Barney Bass and Vocals I have no chest hair whatsoever but the schlong is long.
‘Barney’ or ‘Big, Bad Bondy’ as his mother knows him, began playing bass guitar because the family tuba was ‘just too damn big’. Instead of writing coherent vocal parts like any decent human being, Barney shouts the lyrics to ‘Jump’ by Kriss Kross in a half-baked raggamuffin style to fool the masses (this is 100% true). Not big, (nor particularly bad) he is known around Britain for refusing to play his bass with a pick. ‘Picking is for noses’ he drawls, adding with a predatory smile ‘I like to touch my guitar like a woman’. Something of an anomaly in the Street Fighter II stakes, Barney sports the spiky blonde ‘do’ of Guile on the diminutive frame of Fei Long, and by God can the boy Sonic Boom.
Neil Drums When I grow up I want to be a stick insect. Oh fancy, I am one.
Industry legend has it that Sprew learnt to drum while sitting on the bench as a reserve for Old Trafford junior cricket team. Tutored by a disgraced umpire, he used the stumps as sticks, the padding as a snare and two ‘corky’ balls for the full support of his blade-like bottom.
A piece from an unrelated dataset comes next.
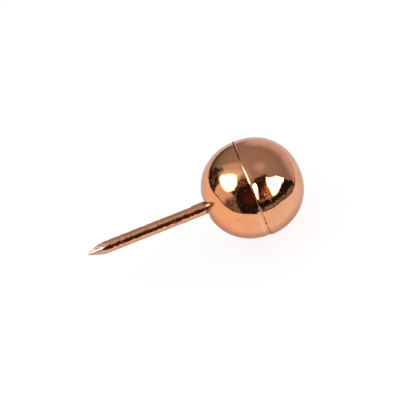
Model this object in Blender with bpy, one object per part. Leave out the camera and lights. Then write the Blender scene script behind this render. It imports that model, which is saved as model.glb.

Currently married to, and managed by a dangerous illegal French immigrant, Sprew spends much of his time doing pointless jungle remixes of SB6 tunes, only to find them cruelly rejected by a harsh band vote. The most cool thing about him is that he once met and shook hands with Nelson Mandela, his question ‘What did it feel like to beat George Foreman?’ being met with bemusement and security chaperoning from the building. Weighing in at three stone eleven, Sprew’s sparrow-like frame (maintained with the once daily consumption of his infamous gastronomic invention ‘the lettuce butty’) makes comparison with Dhalsim unavoidable. ‘If only I could stretch my arms like that rubbery Indian rogue!' he jovially offers 'There would be a few pies missing from mum’s window ledge!’
Ben Sax and Vocals I'm a big gay bear as well as a female dairy cow.
Learning to play the piano, bass, guitar, saxophone and the indian bells by the age of three, Benji is something of a musical prodigy. When, at the age of five his first minuet was debuted by the Synday Royal Philharmonic, Ben controversially bowed out of the music scene. Lured back into ‘the bizz’ fifteen years later by the promise that SB6 will make a dub techno album one day, Ben decided, in the grand tradition of Celine Dion, ‘to give it another shot’. Hailing from Dorset, Ben’s private education and long eyelashes make him the butt of many an SB6 jape. But excitable Ben has the last laugh when every summer he reels in the drawbridge of his floating castle and the other band members retire to their smelly old tenaments. Another anomaly in the tired SFII thing, bigboy Ben has the excessive bodily mass of Zangief, crossed with the frazzled, drug-induced, bong-eyed demeanor of Blanca.